9. Interpreting Early ROI Signals
No single signal guarantees scalability. However, when multiple signals appear together, predictive confidence increases significantly. For example such as strong economic ownership plus improving proxy metrics suggests financial relevance, fast data readiness plus reusable infrastructure suggests cost efficiency and operational integration plus business pull suggests adoption durability.
Conversely, warning signs emerge when:
- ROI narratives remain abstract
- Metrics shift frequently
- Data pipelines remain fragile
- Adoption depends on executive mandates rather than user demand
From signals to scaling decisions: The practical implication is clear. Organizations should not ask, “Has this AI delivered ROI yet?” Instead, they should ask, “Are the early ROI signals strong enough to justify scaling investment?”

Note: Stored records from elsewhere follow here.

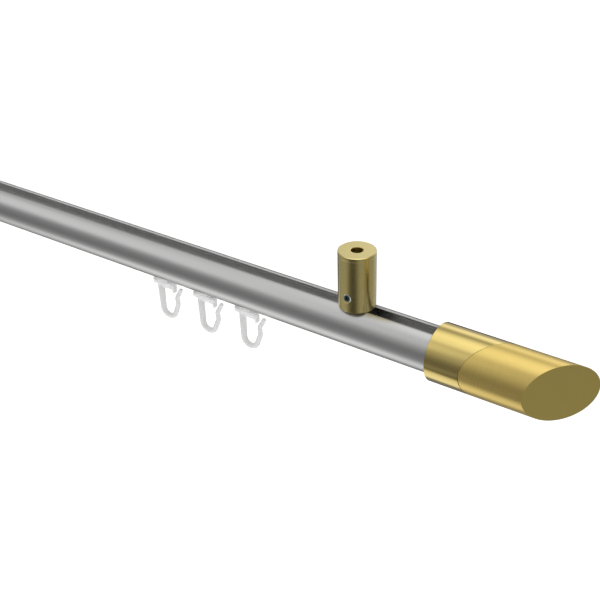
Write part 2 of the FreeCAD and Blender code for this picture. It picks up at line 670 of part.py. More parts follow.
def make_glider(label, x_at):
    body = new_body(label + "_runner")
    half_plate = "(Sizes.plate_length / 2)"
    half_head = "(Sizes.head_length / 2)"
    half_neck = "(Sizes.neck_length / 2)"
    tooth_end = f"({half_plate} + Sizes.tooth_reach)"

    plate = new_sketch(body, label + "_plate", "XZ_Plane")
    draw_box(plate, f"-{half_plate}", half_plate, PLATE_UNDERSIDE, PLATE_TOP)
    feature = pad(body, plate, "Sizes.plate_width")
    round_corners(body, label + "_plate_corners", feature, "Sizes.plate_corner",
                  half_plate, "Sizes.plate_width / 2")

    rib = new_sketch(body, label + "_rib", "XZ_Plane")
    middle = f"{PLATE_TOP} - Sizes.plate_height / 2"
    rib_low = f"{PLATE_UNDERSIDE} - Sizes.rib_height"
    tooth_low = f"{PLATE_UNDERSIDE} - Sizes.tooth_height"
    draw_polygon(rib, [
        ("-Sizes.hook_offset", middle),
        ("-Sizes.hook_offset", rib_low),
        (f"{tooth_end} - Sizes.tooth_length", rib_low),
        (f"{tooth_end} - Sizes.tooth_length", tooth_low),
        (f"{tooth_end} - Sizes.tooth_slant_length", tooth_low),
        (tooth_end, f"{tooth_low} + Sizes.tooth_slant_height"),
        (tooth_end, middle),
    ])
    pad(body, rib, "Sizes.rib_width")

    neck = new_sketch(body, label + "_neck", "XZ_Plane")
    draw_box(neck, f"-{half_neck}", half_neck, middle, HEAD_UNDERSIDE)
    pad(body, neck, "Sizes.channel_width - 2 * Sizes.neck_gap")

    head = new_sketch(body, label + "_head", "XZ_Plane")
    draw_box(head, f"-{half_head}", half_head, HEAD_UNDERSIDE,
             f"{HEAD_UNDERSIDE} + Sizes.head_height")
    feature = pad(body, head, f"2 * {HEAD_HALF}")
    round_corners(body, label + "_head_corners", feature, "Sizes.head_corner",
                  half_head, HEAD_HALF)

    glider = doc.addObject("Part::MultiFuse", label)
    glider.Shapes = [body] + make_hook(label)
    place(glider, x_at, AXIS_HEIGHT)
    doc.recompute()
    return glider


def glider_places():
    """Where the gliders hang: three together near the right-hand post, the rest spread out."""
    last = f"({POST_X} - Sizes.glider_inset)"
    together = [f"{last} - {step} * Sizes.glider_pitch" for step in (2, 1, 0)]
    loose_number = int(measure("Sizes.loose_count"))
    first = f"-{last}"
    loose = [f"{first} + {step} * Sizes.loose_pitch" for step in range(loose_number)]
    return loose + together


pieces = [make_rail()]
for side, name in ((-1, "left"), (1, "right")):
    post_at = f"{side} * {POST_X}"
    pieces.append(make_post(f"post_{name}", post_at))
    pieces.append(make_spigot(f"post_spigot_{name}", post_at))
    pieces.append(make_slot_nut(f"slot_nut_{name}", post_at))
    pieces.append(make_post_grub_screw(f"post_grub_screw_{name}", post_at))
    pieces.append(make_finial_sleeve(f"finial_sleeve_{name}", side))
    pieces.append(make_finial_tip(f"finial_tip_{name}", side))
    pieces.append(make_joint_screw(f"finial_joint_screw_{name}", side))
    pieces.append(make_finial_grub_screw(f"finial_grub_screw_{name}", side))
for number, glider_x in enumerate(glider_places(), start=1):
    pieces.append(make_glider(f"glider_{number:02d}", glider_x))
doc.recompute()

broken = [item.Label for item in doc.Objects
          if "Invalid" in item.State or "Error" in item.State]
broken += [piece.Label for piece in pieces
           if piece.Shape.isNull() or not piece.Shape.isValid()]
if broken:
    raise ValueError("These failed: " + ", ".join(broken))

os.makedirs("parts", exist_ok=True)
for piece in pieces:
    piece.Shape.exportStep(f"parts/{piece.Label}.step")
    solids = len(piece.Shape.Solids)
    print(f"{piece.Label}: {solids} solid, {piece.Shape.Volume:.1f} mm3")
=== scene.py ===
# %% [markdown]
# # A curtain track with brass finials, dressed in Blender
#
# The track hangs from a ceiling: a round aluminium rail with a slot along its top, two
# turned brass posts, a two-part brass finial at each end, and eight milky plastic gliders.
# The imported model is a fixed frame. Every piece below goes where that frame says, and the
# lesson shows how each one is shaped and finished.

# %% Load the frame
import math

import bmesh
import bpy
from mathutils import Matrix, Vector


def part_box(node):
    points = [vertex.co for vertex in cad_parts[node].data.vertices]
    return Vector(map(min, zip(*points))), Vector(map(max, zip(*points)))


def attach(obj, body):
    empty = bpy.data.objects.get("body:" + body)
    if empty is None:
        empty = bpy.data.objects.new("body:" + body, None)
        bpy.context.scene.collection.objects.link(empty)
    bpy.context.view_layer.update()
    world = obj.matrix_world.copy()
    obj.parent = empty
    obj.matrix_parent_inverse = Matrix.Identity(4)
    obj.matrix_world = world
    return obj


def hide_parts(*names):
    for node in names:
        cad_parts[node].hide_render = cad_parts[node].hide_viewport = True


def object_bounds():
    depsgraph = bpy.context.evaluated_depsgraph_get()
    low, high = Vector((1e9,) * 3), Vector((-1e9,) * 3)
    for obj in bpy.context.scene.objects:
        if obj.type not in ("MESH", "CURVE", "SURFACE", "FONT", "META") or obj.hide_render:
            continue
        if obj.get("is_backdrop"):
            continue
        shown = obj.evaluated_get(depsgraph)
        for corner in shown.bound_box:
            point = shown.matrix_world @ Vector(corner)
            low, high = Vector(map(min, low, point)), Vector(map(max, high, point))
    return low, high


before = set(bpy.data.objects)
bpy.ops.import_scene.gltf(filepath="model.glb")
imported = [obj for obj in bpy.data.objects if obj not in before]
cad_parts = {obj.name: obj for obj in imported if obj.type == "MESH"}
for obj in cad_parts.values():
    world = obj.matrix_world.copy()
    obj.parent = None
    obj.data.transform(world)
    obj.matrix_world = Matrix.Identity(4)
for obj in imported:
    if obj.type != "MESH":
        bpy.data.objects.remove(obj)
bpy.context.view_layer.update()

MM = 0.001

# %% [markdown]
# ## Sizes
#
# The sizes are those of the construction model, in millimetres here because the pieces are
# small. The places come from the frame itself: the foot of a post gives the height of the
# rail, since the post stands on the two lips of the rail's slot.

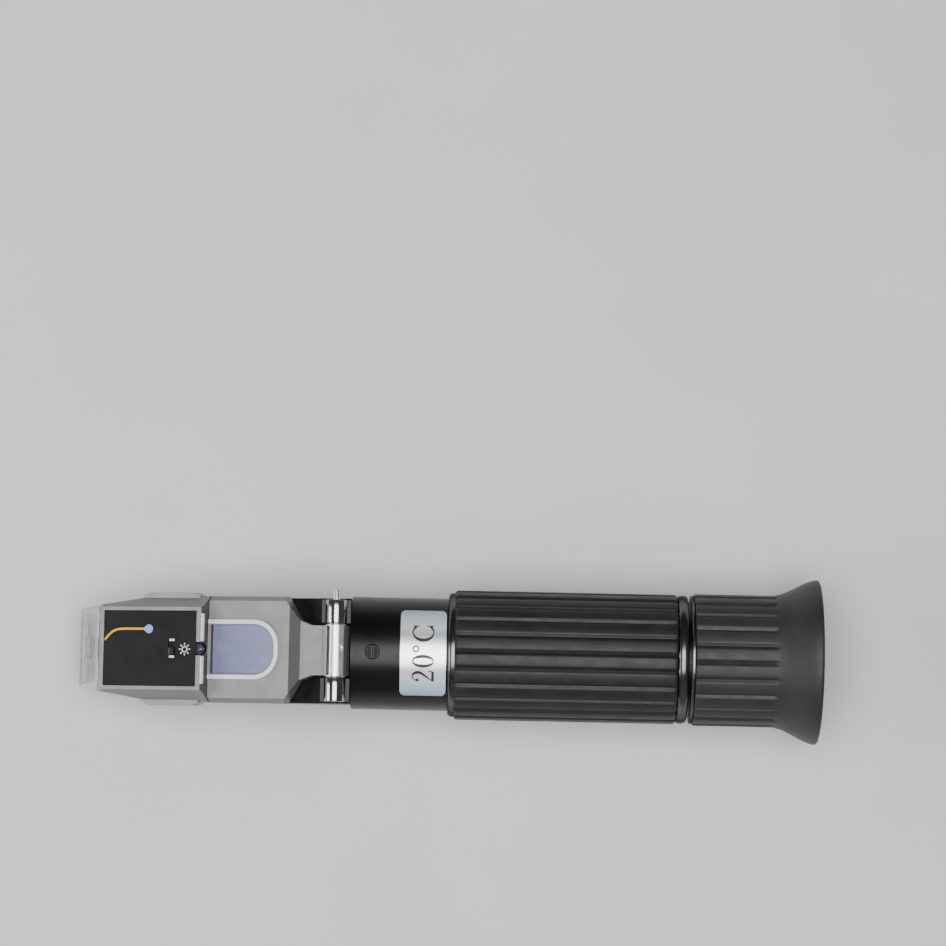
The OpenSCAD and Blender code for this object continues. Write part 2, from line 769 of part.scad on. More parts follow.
module led_housing() color("#b9bbbd", 0.8) slope_frame() difference() {
    union() {
        intersection() {
            translate([0, 0, plate_n1]) linear_extrude(housing_top) housing_plan();
            across_y(-plate_w, plate_w) polygon([
                [housing_x1, 0], [housing_x1, housing_top - housing_edge],
                [housing_x1 - housing_edge, housing_top], [tip_break_x, housing_top],
                [plate_x0, nose_n0], [plate_x0, 0]
            ]);
            along_x(-flap_l, 0) polygon(flipped([
                [plate_w / 2, 0], [plate_w / 2, housing_side_n], [housing_half_top, housing_top]
            ]));
        }
        for (side = [0, 1]) mirror([0, side, 0])
            translate([0, 0, plate_n0]) linear_extrude(ear_n1 - plate_n0) polygon([
                [ear_x[3], plate_w / 2 + fit_gap], [ear_x[2], ear_half],
                [ear_x[1], ear_half], [ear_x[0], plate_w / 2 + fit_gap]
            ]);
        for (side = [0, 1]) mirror([0, side, 0])
            block([ear_x[0], ear_x[3]], [plate_w / 2 - ear_root, plate_w / 2 + fit_gap],
                [plate_n1, ear_n1]);
    }
    block([-flap_l, housing_x1 - housing_wall], [-cavity_half, cavity_half], [0, cavity_n1]);
    block([label_plate_x0 + opening_inset, label_plate_x1 - opening_inset],
        [-cavity_half, cavity_half], [opening_n0, tall]);
    block([label_plate_x0 - fit_gap, label_plate_x1 + fit_gap],
        [-label_plate_half - fit_gap, label_plate_half + fit_gap], [label_plate_n, tall]);
    block([led_flange_x, 0], [-led_r - face_gap, led_r + face_gap], [0, tall]);
}

module label_plate() color("#2b2b2c") slope_frame() difference() {
    block([label_plate_x0, label_plate_x1], [-label_plate_half, label_plate_half],
        [label_plate_n, housing_top]);
    block([switch_x - switch_slot[1], switch_x + switch_slot[1]],
        [-knob_slot_half, knob_slot_half], [0, tall]);
}

module circuit_board() color("#1f5a36") slope_frame()
    block([board_x0, board_x1], [-board_half, board_half], [board_n, board_n + board_t]);

module slide_switch() color("#8d9094") slope_frame() difference() {
    block([switch_x - switch_case, switch_x + switch_case], [-switch_half, switch_half],
        [board_n + board_t, switch_case_n]);
    block([switch_x - switch_slot[0], switch_x + switch_slot[0]],
        [-knob_slot_half, knob_slot_half],
        [switch_case_n - knob_foot - face_gap, switch_case_n + through]);
}

module switch_knob() color("#0c0c0d") slope_frame() translate([switch_x, -knob_travel / 2, 0]) {
    block([-knob_half, knob_half], [-knob_w / 2, knob_w / 2], [switch_case_n - knob_foot, knob_n]);
    for (y = [-1, 0, 1] * 5 * knob_rib)
        block([-knob_half, knob_half], [y - knob_rib, y + knob_rib], [knob_n, knob_n + knob_rib]);
}

module led() color("#e8ecf2", 0.6) slope_frame() {
    translate([led_flange_x, 0, led_n]) rotate([0, 90, 0]) {
        cylinder(h = led_flange_l, r = led_flange_r);
        cylinder(h = led_x1 - led_flange_x - led_r, r = led_r);
        translate([0, 0, led_x1 - led_flange_x - led_r]) sphere(r = led_r);
    }
    for (y = [-led_lead_y, led_lead_y]) {
        bend_x = led_flange_x - led_lead_l;
        block([bend_x, led_flange_x], [y - led_lead, y + led_lead],
            [led_n - led_lead, led_n + led_lead]);
        block([bend_x, bend_x + 2 * led_lead], [y - led_lead, y + led_lead],
            [board_n + board_t, led_n + led_lead]);
    }
}

module positive_contact() color("#c9a85a") slope_frame() {
    foot_x = contact_x[1] + contact_t[0];
    arm_n = contact_n + contact_t[1];
    across_y(-contact_half, contact_half) polygon([
        [contact_x[1], board_n + board_t], [foot_x, board_n + board_t], [foot_x, arm_n],
        [contact_x[0], arm_n], [contact_x[0], contact_n], [contact_x[1], contact_n]
    ]);
}

module negative_contact() color("#c9a85a") slope_frame() {
    block(lower_contact_x, [-lower_contact_half, lower_contact_half], [plate_n1, board_n]);
    translate([cell_cx, 0, plate_n1])
        cylinder(h = coin_n - fit_gap - plate_n1, r = lower_contact_r);
}

module battery_drawer() color("#d5dadd", 0.4) slope_frame() difference() {
    union() {
        block([nose_x1 - nose_wall, tray_x1], [-tray_half, tray_half], [tray_n, tray_top]);
        intersection() {
            translate([0, 0, plate_n0]) linear_extrude(tall)
                polygon(mirrored([[nose_x1, nose_half[0]], [-flap_l, nose_half[1]]]));
            across_y(-plate_w, plate_w) polygon([
                [nose_x1, plate_n0], [nose_x1, nose_n0], [-flap_l, nose_n1], [-flap_l, plate_n0]
            ]);
        }
    }
    translate([cell_cx, 0, coin_n]) cylinder(h = tall, r = coin_r + face_gap);
    block([tray_slot_x0, 0], [-tray_slot_half, tray_slot_half], [0, tall]);
    block([tray_gap_x0, 0], [-tray_gap_half, tray_gap_half], [coin_n, tall]);
    block([-flap_l + nose_wall, nose_x1 - nose_wall], [-nose_cavity_half, nose_cavity_half],
        [plate_n0 - through, nose_cavity_n1]);
    block(latch_x, [-latch_half, latch_half], [latch_n, tall]);
}

module coin_cell() color("#b5b8ba") slope_frame() translate([cell_cx, 0, coin_n]) {
    cylinder(h = coin_step_h, r = coin_r - coin_step);
    translate([0, 0, coin_step_h]) cylinder(h = coin_t - coin_step_h, r = coin_r);
}

// Nodes -------------------------------------------------------------------------------------

barrel();
front_collar();
rear_collar();
grip();
compensation_label();
light_baffle();
reticle();
reticle_holder();
reticle_retainer();
focus_key();
prism_holder();
sole_plate();
prism();
prism_seal();
holder_screws();
hinge_tubes();
hinge_pin();
screw_bush();
return_spring();
calibration_screw();
calibration_carriage();
bimetal_strip();
strip_screws();
objective_cell();
objective_lens();
lens_carriage();
carriage_retainer();
lens_retainer();
lens_spacer();
field_lens();
eye_lens();
focus_ring();
eyecup();
knuckle_sleeve();
daylight_plate();
window_lens();
led_housing();
label_plate();
circuit_board();
slide_switch();
switch_knob();
led();
positive_contact();
negative_contact();
battery_drawer();
coin_cell();
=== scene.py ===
import math

import bmesh
import bpy
from mathutils import Matrix, Vector, noise


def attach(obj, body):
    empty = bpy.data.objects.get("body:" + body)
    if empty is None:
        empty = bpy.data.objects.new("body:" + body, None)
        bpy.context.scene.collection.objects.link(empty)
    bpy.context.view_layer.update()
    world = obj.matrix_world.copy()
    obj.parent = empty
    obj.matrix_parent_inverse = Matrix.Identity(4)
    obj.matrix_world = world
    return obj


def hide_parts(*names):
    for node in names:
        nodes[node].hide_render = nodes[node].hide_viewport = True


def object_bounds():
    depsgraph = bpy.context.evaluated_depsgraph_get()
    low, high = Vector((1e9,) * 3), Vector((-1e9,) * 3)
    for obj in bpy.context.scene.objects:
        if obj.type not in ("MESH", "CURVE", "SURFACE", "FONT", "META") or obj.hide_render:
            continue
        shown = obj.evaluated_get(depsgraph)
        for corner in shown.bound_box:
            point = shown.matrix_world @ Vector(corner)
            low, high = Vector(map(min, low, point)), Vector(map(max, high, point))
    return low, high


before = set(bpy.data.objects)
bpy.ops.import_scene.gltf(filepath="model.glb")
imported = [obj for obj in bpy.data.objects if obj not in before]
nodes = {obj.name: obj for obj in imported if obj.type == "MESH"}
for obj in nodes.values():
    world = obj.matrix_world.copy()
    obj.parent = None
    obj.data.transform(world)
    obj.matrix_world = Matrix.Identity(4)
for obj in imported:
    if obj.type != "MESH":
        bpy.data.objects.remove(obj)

cad_lo, cad_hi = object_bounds()

# Sizes are in millimetres until a point is made, and the row frame is in metres
MM = 0.001
TAU = 2 * math.pi

# The optical axis runs along X at this height, and the hinge pin along Y above it
AXIS_Z = 19.8
HINGE_X = -26.4962
HINGE_Z = 33.8

# Slope of the daylight plate, which falls towards the nose
SLOPE = math.radians(20)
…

This reframing allows leaders to: allocate capital more intelligently, kill initiatives early when signals are weak and ouble down when signals align, even if financial impact is still emerging. AI scaling is less about prediction accuracy and more about economic momentum. Early ROI signals reveal whether that momentum exists.
Conclusion
ROI remains the ultimate measure of AI success, but waiting for perfect financial proof before scaling is a strategic mistake. The organizations that win with AI learn to read early signals that predict scalable value. Clear economic ownership, meaningful proxy metrics, accelerating data readiness, operational integration, improving unit economics, proactive governance, and genuine business pull together form a reliable early warning system. When these signals align, AI initiatives do not need persuasion to scale. They earn it. For leaders navigating AI investment decisions, the ability to interpret these early ROI signals may be the most valuable capability of all.